B.S: The apology and the blame for the quality of photos is at the end of the post.
What general elections are to the politicos, authentic food is to the foodies. You have to face your toughest test and earn your credibility all over again. I wrote about our experiments with Afghani food at Afghan Darbar Restaurant in Lajpat Nagar. There are many other Middle Eastern restaurants around, Iraqi, Lebanese and now, an authentic Arab restaurant.
We were there the day after the restaurant opened. What had got our attention were the tents inside the restaurant, that we could see from outside. The doorman greets you with a saalam-e-walayqum. The server had a full beard and didn’t know a word of Hindi or English. Thankfully, the owner, also with a full beard and a fancy headgear, knew both. We went through the menu, nothing made sense at all, we needed a lot of help and a lot of explanation.
There are enough seats in the restaurant – smaller tables, bigger sofas and, of course, the tents. We chose the tents, of course. Red tents with red lamps inside, perfectly thematic and a disaster for photography.
First the food. We had a friend from Assam with us. One who knew a little about Arabic food and was also tired of North Indian food. What came fifteen minutes later is a whole roasted chicken, a sheekh kebab and breads that was a mix of tandoori roti and sheermal.
The main dish was a Rotisserie chicken. A whole bird roasted as it were, no salt, no spices, may be a little butter to keep the skin from burning, but nothing else. It was served with fresh cut capsicum and tomatoes. We had ordered a Dajaj Mashawi from the menu, we knew it was going to be a whole roasted chicken. But we were not anticipating something so bland.
Last time I used the word bland a hundred times in a post was when i wrote about Afghani food in Afghan Darbar Restaurant. I knew the whole tandoor trail theory; the food is spiciest in Delhi and becomes blander as you move west towards Iraq and Iran. On the other hand, food becomes all the more spicy when you move east towards east Asia until you hit Japan and start again. So, bland food was expected.
The chicken looked and tasted as if I were in a jungle and it had come straight out of a wildfire. Thousands of years of culinary evolution had not touched it. Our friend loved it. Jumped at it. Danced with it and ravaged it. I sat like a monk at a ritual – silent and unmoving. He sang songs about the purity of the taste and how he was going to marry the cook. I squeezed the lemons, added ground pepper and prayed for some gravy. There was none.

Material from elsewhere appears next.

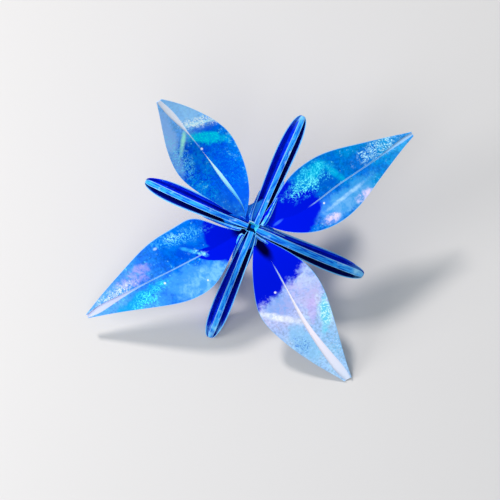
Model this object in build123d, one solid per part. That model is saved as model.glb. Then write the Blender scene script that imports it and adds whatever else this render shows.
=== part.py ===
from build123d import *
import math
import os

# A flower folded from one square sheet of paper whose corners were first
# folded to its centre. Four petals lie over the sheet's diagonals, and four
# slim pods stand between them. Behind the bloom the gathered layers close
# into one pleated point. The flower lies face up on a slant: it leans on that
# point, on one petal's tip and on one pod's end. Lengths are in millimetres,
# angles in degrees. The bloom is modelled facing +Z and then laid down.

# The sheet, and the reach that its folded diagonals and sides can give
sheet_side = 150.0
petal_length = sheet_side / 2
pod_length = petal_length / math.sqrt(2)

# Bulk of one folded layer, and the round of a folded edge
layer = 0.42
fold_round = 0.3

# Petals
petal_half_width = 14.0
petal_root = 4.2
throat_depth = 3.4
throat_reach = 15.0
slit_width = 4.2
seam_width = 0.3
seam_depth = 0.1

# Pods
pod_half_width = 3.5
pod_depth = 7.6
pod_wall = 0.55
pod_root = 0.5
rib_half_width = 1.05
rib_rise = 0.25
groove_floor = 1.3

# Gathered point behind the bloom
point_length = 36.0
point_blunt = 1.1
ridge_reach = 9.5
valley_reach = 5.2
neck_depth = 4.6
neck_top = 2.4

# Pleats that hug each pod's root, and the web that ties all roots together
pleat_thick = 1.3
pleat_height = 4.8
pleat_drop = 0.35
web_reach = 12.5
web_notch = 8.0
web_drop = 1.5

# Pit where the sheet's four corners meet
pit_width = 3.0
pit_depth = 2.6

# Turn of the resting bloom about the upright
rest_turn_angle = 15.5

# Ways along a petal, and the half-width there of each petal's anticlockwise
# and clockwise side as shares of petal_half_width, from the right petal round
petal_way_shares = (0.0, 0.08, 0.17, 0.27, 0.38, 0.48, 0.58, 0.70, 0.84, 0.93, 1.0)
petal_before_shares = (
    (0.04, 0.25, 0.50, 0.83, 0.96, 0.98, 0.88, 0.66, 0.39, 0.20, 0.05),
    (0.04, 0.20, 0.36, 0.56, 0.74, 0.84, 0.81, 0.67, 0.39, 0.20, 0.06),
    (0.04, 0.32, 0.66, 0.96, 1.01, 0.94, 0.77, 0.55, 0.30, 0.16, 0.06),
    (0.04, 0.33, 0.63, 0.86, 0.94, 0.88, 0.75, 0.57, 0.34, 0.20, 0.11),
)
petal_behind_shares = (
    (0.04, 0.38, 0.66, 0.89, 0.94, 0.88, 0.74, 0.50, 0.27, 0.15, 0.08),
    (0.04, 0.34, 0.57, 0.77, 0.89, 0.94, 0.95, 0.80, 0.53, 0.33, 0.12),
    (0.04, 0.48, 0.88, 1.03, 1.05, 0.99, 0.84, 0.63, 0.39, 0.21, 0.07),
    (0.04, 0.34, 0.61, 0.85, 1.05, 1.01, 0.88, 0.71, 0.44, 0.26, 0.13),
)

# How far a petal's two upper flaps stand apart, as shares of slit_width
petal_slit_shares = (
    (0.0, 0.0, 0.0, 0.0, 0.03, 0.04, 0.04, 0.05, 0.21, 0.40, 0.45),
    (0.0, 0.10, 0.21, 0.30, 0.24, 0.04, 0.0, 0.24, 0.52, 0.48, 0.36),
    (0.0, 0.0, 0.0, 0.02, 0.05, 0.05, 0.06, 0.17, 0.36, 0.45, 0.40),
    (0.0, 0.0, 0.02, 0.10, 0.17, 0.29, 0.43, 0.62, 0.86, 1.00, 0.81),
)

# Way along a pod, its half-width and its depth as shares of the greatest
pod_outline_shares = [
    (0.00, 0.42, 1.00),
    (0.09, 0.60, 1.06),
    (0.20, 0.69, 1.10),
    (0.36, 0.80, 1.08),
    (0.55, 0.94, 1.00),
    (0.72, 1.00, 0.88),
    (0.86, 0.90, 0.70),
    (0.95, 0.62, 0.46),
    (1.00, 0.28, 0.20),
]

# Most of a pod's half-width that its wall, its rib and the bottom of its
# groove may take, most of its depth that its floor may take, and its fall
wall_share = 0.3
rib_share = 0.62
keel_share = 0.7
floor_share = 0.4
fall_power_share = 1.7

# Way along a pod, and a pleat's bulk there as a share of its greatest
pleat_outline_shares = [
    (0.072, 0.30),
    (0.080, 0.75),
    (0.095, 1.00),
    (0.20, 0.70),
    (0.30, 0.32),
    (0.37, 0.05),
]
pleat_lap_share = 0.8

# Way down the gathered point, and how far its pleats stand open there
point_shares = [(0.0, 1.0), (0.12, 0.93), (0.40, 0.62), (0.75, 0.3), (1.0, 0.0)]
neck_open_share = 0.52
petal_ridge_share = 0.72
valley_share = 0.92

# How fast a petal's slit cuts through its flaps, and how much of them it may
# take
slit_cut_share = 8.0
slit_edge_share = 0.8

# The petals, anticlockwise from the right: compass angle, how far the edges
# stand up, roll, then reach and rise of the tip and bend to the side as
# shares of the petal's length
petal_angles = (44.0, 136.0, 224.3, 315.3)
petal_cup_angles = (9.0, 24.0, 7.0, 5.0)
petal_roll_angles = (-6.0, 8.0, 3.0, 0.0)
petal_reach_shares = (0.958, 0.82, 0.993, 0.993)
petal_rise_shares = (-0.09, 0.24, -0.09, -0.09)
petal_bow_shares = (0.028, 0.010, 0.004, 0.010)

# The pods, anticlockwise from the upper one: compass angle, then reach and
# fall of the tip as shares of the pod's length. The pods lean towards the
# petal on their clockwise side.
pod_angles = (78.3, 172.5, 264.5, 347.6)
pod_reach_shares = (0.885, 0.84, 0.97, 0.94)
pod_fall_shares = (0.19, 0.19, 0.215, 0.22)

# Petal and pod that touch the floor, counted from nought
resting_petal = 3
resting_pod = 2

# Share of the way between the two points that give a curve's direction
step_share = 0.01


def direction(angle):
    """Unit vector at a compass angle in the bloom's plane."""
    return Vector(math.cos(math.radians(angle)), math.sin(math.radians(angle)), 0)


def down(depth):
    """Vector that leads straight down into the bloom."""
    return Vector(0, 0, -depth)


def petal_point(way, angle, reach_share, rise_share, bow_share):
    """Point on a petal's centre line at a share of the way to its tip."""
    out = petal_root + (petal_length * reach_share - petal_root) * way
    dip = throat_depth * max(0.0, 1 - out / throat_reach) ** 2
    rise = petal_length * rise_share * way**2
    side = petal_length * bow_share * math.sin(math.pi * way)
    return direction(angle) * out + direction(angle - 90) * side + down(dip - rise)


def petal_plane(way, number):
    """Plane of a petal's section: X to its anticlockwise side, Y upwards."""
    place = petal_places[number]
    ahead = petal_point(way + step_share, *place) - petal_point(way - step_share, *place)
    roll = Axis((0, 0, 0), tuple(ahead))
    across = Vector(0, 0, 1).cross(ahead).rotate(roll, petal_roll_angles[number] * way)
    return Plane(origin=petal_point(way, *place), x_dir=across, z_dir=ahead)


def petal(number):
    """One petal: a lower layer, and two flaps that meet on its centre line."""
    stand = math.tan(math.radians(petal_cup_angles[number]))
    sections = []
    for station, way in enumerate(petal_way_shares):
        before = petal_half_width * petal_before_shares[number][station]
        behind = petal_half_width * petal_behind_shares[number][station]
        before_edge = before - min(fold_round, before / 2)
        behind_edge = behind - min(fold_round, behind / 2)
        slit_share = petal_slit_shares[number][station]
        widest_gap = min(before_edge, behind_edge) * slit_edge_share
        gap = min((seam_width + slit_width * slit_share) / 2, widest_gap)
        before_lift, behind_lift, gap_lift = (one * stand * (1 - way) for one in (before, behind, gap))
        slit_depth = seam_depth + (layer - seam_depth) * min(1.0, slit_share * slit_cut_share)
        outline = [
            (-behind_edge, behind_lift + layer),
            (-gap, gap_lift + layer),
            (-gap, gap_lift + layer - slit_depth),
            (gap, gap_lift + layer - slit_depth),
            (gap, gap_lift + layer),
            (before_edge, before_lift + layer),
            (before, before_lift),
            (before_edge, before_lift - layer),
            (0, -layer),
            (-behind_edge, behind_lift - layer),
            (-behind, behind_lift),
        ]
        sections.append(petal_plane(way, number) * make_face(Polyline(*outline, close=True)))
    return loft(sections)


def pod_point(way, angle, reach_share, fall_share):
    """Point on the crest of a pod's rib at a share of the way to its tip."""
    out = pod_root + (pod_length * reach_share - pod_root) * way
    return direction(angle) * out + down(pod_length * fall_share * way**fall_power_share)


def pod_plane(way, place):
    """Plane of a pod's section, with the rib's crest at its origin."""
    ahead = pod_point(way + step_share, *place) - pod_point(max(0, way - step_share), *place)
    across = Vector(0, 0, 1).cross(ahead)
    return Plane(origin=pod_point(way, *place), x_dir=across, z_dir=ahead)


def pod_width_share(way):
    """Width of a pod at a share of the way to its tip, as a share of the greatest."""
    for first, last in zip(pod_outline_shares, pod_outline_shares[1:]):
        if first[0] <= way <= last[0]:
            return first[1] + (last[1] - first[1]) * (way - first[0]) / (last[0] - first[0])


def pod(place):
    """One pod: a pleated strip with two outer walls and a rib between them."""
    sections = []
    for way, width_share, depth_share in pod_outline_shares:
        half = pod_half_width * width_share
        deep = pod_depth * depth_share
        inner = half - min(pod_wall, half * wall_share)
        rib = min(rib_half_width, inner * rib_share)
        groove = (inner + rib) / 2
        keel = (half + groove) / 2
        floor = min(groove_floor, deep * floor_share) - deep
        outline = [
            (-half, 0),
            (-inner, 0),
            (-groove, floor),
            (-rib, rib_rise),
            (rib, rib_rise),
            (groove, floor),
            (inner, 0),
            (half, 0),
            (keel, -deep),
            (groove * keel_share, -deep),
            (0, -deep / 2),
            (-groove * keel_share, -deep),
            (-keel, -deep),
        ]
        face = make_face(Polyline(*outline, close=True))
        sections.append(pod_plane(way, place) * face)
    return loft(sections)


def point_section(depth, open_share):
    """Star-shaped section of the gathered point: ridges, and valleys between."""
    ridges = [(angle, petal_ridge_share) for angle in petal_angles]
    ridges += [(angle, 1.0) for angle in pod_angles]
    ridges.sort()
    outline = []
    for place, (angle, ridge_share) in enumerate(ridges):
        following = ridges[(place + 1) % len(ridges)][0]
        between = angle + ((following - angle) % 360) / 2
        ridge = point_blunt + (ridge_reach - point_blunt) * open_share * ridge_share
        valley = point_blunt + (valley_reach - point_blunt) * open_share
        outline.append(direction(angle) * ridge + down(depth))
        outline.append(direction(between) * min(valley, ridge * valley_share) + down(depth))
    return make_face(Polyline(*outline, close=True))


def gathered_point():
    """Pleated closed point, with a ridge under each petal and each pod."""
    sections = [point_section(neck_top, neck_open_share)]
    for way, open_share in point_shares:
        depth = neck_depth + (point_length - neck_depth) * way
        sections.append(point_section(depth, open_share))
    return loft(sections, ruled=True)


def pleat(place, side):
    """Double fold that hugs a pod's outer wall, round inside and thin outside."""
    sections = []
    for way, bulk_share in pleat_outline_shares:
        wall = pod_half_width * pod_width_share(way)
        bulk = pleat_thick * bulk_share
        outer = wall + bulk
        bevel = min(fold_round, bulk / 2)
        outline = [
            (side * wall * pleat_lap_share, -pleat_drop),
            (side * (outer - bevel), -pleat_drop),
            (side * outer, -pleat_drop - bevel),
            (side * outer, -pleat_height),
            (side * wall * pleat_lap_share, -pleat_height),
        ]
        face = make_face(Polyline(*outline, close=True))
        sections.append(pod_plane(way, place) * face)
    return loft(sections, ruled=True)


def web():
    """Folded web that ties the roots of the petals and the pods together."""
    foot = down(pleat_height)
    angles = sorted(petal_angles + pod_angles)
    outline = []
    for angle, following in zip(angles, angles[1:] + angles[:1]):
        between = angle + (following - angle) % 360 / 2
        outline.append(direction(angle) * web_reach + foot)
        outline.append(direction(between) * web_notch + foot)
    face = make_face(Polyline(*outline, close=True))
    return extrude(face, amount=pleat_height - web_drop, dir=(0, 0, 1))


def pit():
    """Pyramid-shaped hollow where the sheet's four corners meet."""
    mouth = Plane.XY.offset(rib_rise) * Rectangle(pit_width, pit_width)
    bottom = Plane.XY.offset(-pit_depth) * Rectangle(seam_width, seam_width)
    return loft([mouth, bottom])


def bloom():
    """The whole folded sheet, facing +Z with the pit at the origin."""
    folded = gathered_point() + web()
    for place in pod_places:
        folded += pod(place)
        folded += pleat(place, -1)
        folded += pleat(place, 1)
    for number in range(len(petal_places)):
        folded += petal(number)
    return folded - pit()


def floor_plane():
    """Plane through the petal tip, the pod end and the point that touch down."""
    tip_half = petal_half_width * petal_behind_shares[resting_petal][-1]
    tip = petal_plane(1.0, resting_petal).from_local_coords(Vector(fold_round - tip_half, -layer, 0))
    end_way, _, end_depth_share = pod_outline_shares[-1]
    end = pod_plane(end_way, pod_places[resting_pod])
    keel = end.from_local_coords(Vector(0, -pod_depth * end_depth_share, 0))
    foot = direction(pod_angles[resting_pod]) * point_blunt + down(point_length)
    up = (keel - foot).cross(tip - foot).normalized()
    across = direction(rest_turn_angle)
    return Plane(origin=foot, x_dir=across - up * across.dot(up), z_dir=up)


petal_places = list(zip(petal_angles, petal_reach_shares, petal_rise_shares, petal_bow_shares))
pod_places = list(zip(pod_angles, pod_reach_shares, pod_fall_shares))
flower = floor_plane().to_local_coords(bloom())
box = flower.bounding_box()
flower = Pos(-box.center().X, -box.center().Y, -box.min.Z) * flower

os.makedirs("parts", exist_ok=True)
export_step(flower, "parts/folded_flower.step")
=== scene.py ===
import math
import bpy
import bmesh
from mathutils import Matrix, Vector


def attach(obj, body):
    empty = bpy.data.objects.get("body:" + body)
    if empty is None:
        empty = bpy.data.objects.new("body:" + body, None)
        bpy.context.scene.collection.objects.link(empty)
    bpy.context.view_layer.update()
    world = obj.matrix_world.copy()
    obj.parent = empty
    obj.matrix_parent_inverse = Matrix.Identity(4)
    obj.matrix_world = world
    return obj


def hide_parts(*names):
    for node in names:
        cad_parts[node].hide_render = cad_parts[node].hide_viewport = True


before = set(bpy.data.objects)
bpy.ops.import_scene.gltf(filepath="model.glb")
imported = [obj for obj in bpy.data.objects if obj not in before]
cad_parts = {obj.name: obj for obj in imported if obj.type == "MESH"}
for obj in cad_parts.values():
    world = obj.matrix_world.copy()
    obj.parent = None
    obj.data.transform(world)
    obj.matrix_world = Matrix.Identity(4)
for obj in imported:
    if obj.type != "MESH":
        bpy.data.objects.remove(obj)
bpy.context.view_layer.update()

# The gathered layers behind the bloom. The paper's inner pleats are drawn
# together into one closed point with a ridge under every petal and pod, and
# a folded web at its top ties all the roots together.
petal_angles = (44.0, 136.0, 224.3, 315.3)
pod_angles = (78.3, 172.5, 264.5, 347.6)
bloom_centre = Vector((0.000667, 0.006919, 0.032989))
bloom_turn = Matrix((
    (0.96805, 0.24701, -0.04324),
    (-0.24110, 0.86938, -0.43133),
    (-0.06895, 0.42797, 0.90116),
))
millimetre = 0.001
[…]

Then there was the Tikka Dajaj. Dajaj means chicken. The tikkas came out from the same school of cooking that the mother bird came from. Just that these ones came in smaller pieces. They were served with halved and roasted tomatoes and plain sliced capsicums. It was chicken, charcoal and taste of carbon in your mouth. Heaven for some. I wanted to hug daal, kiss chawal and sleep with raw, whole spices. We had also ordered a combo of starters that had pasta, hummus and a few other nibbles. We will talk about them some other year.
In an otherwise ecstatic evening, the only disaster was my Nokia Lumia 820. Each and every photo on this blog is taken with that, yes, a phone camera. And, it has been a good friend. Just this night, it gave up. The red tent and the red lamp inside make the photos look like they have come out of a Ramsay brothers movie.
You should go there for the owner, superman t-shirt with a caveman headgear. But sounds passionate about food. And, that is all that counts.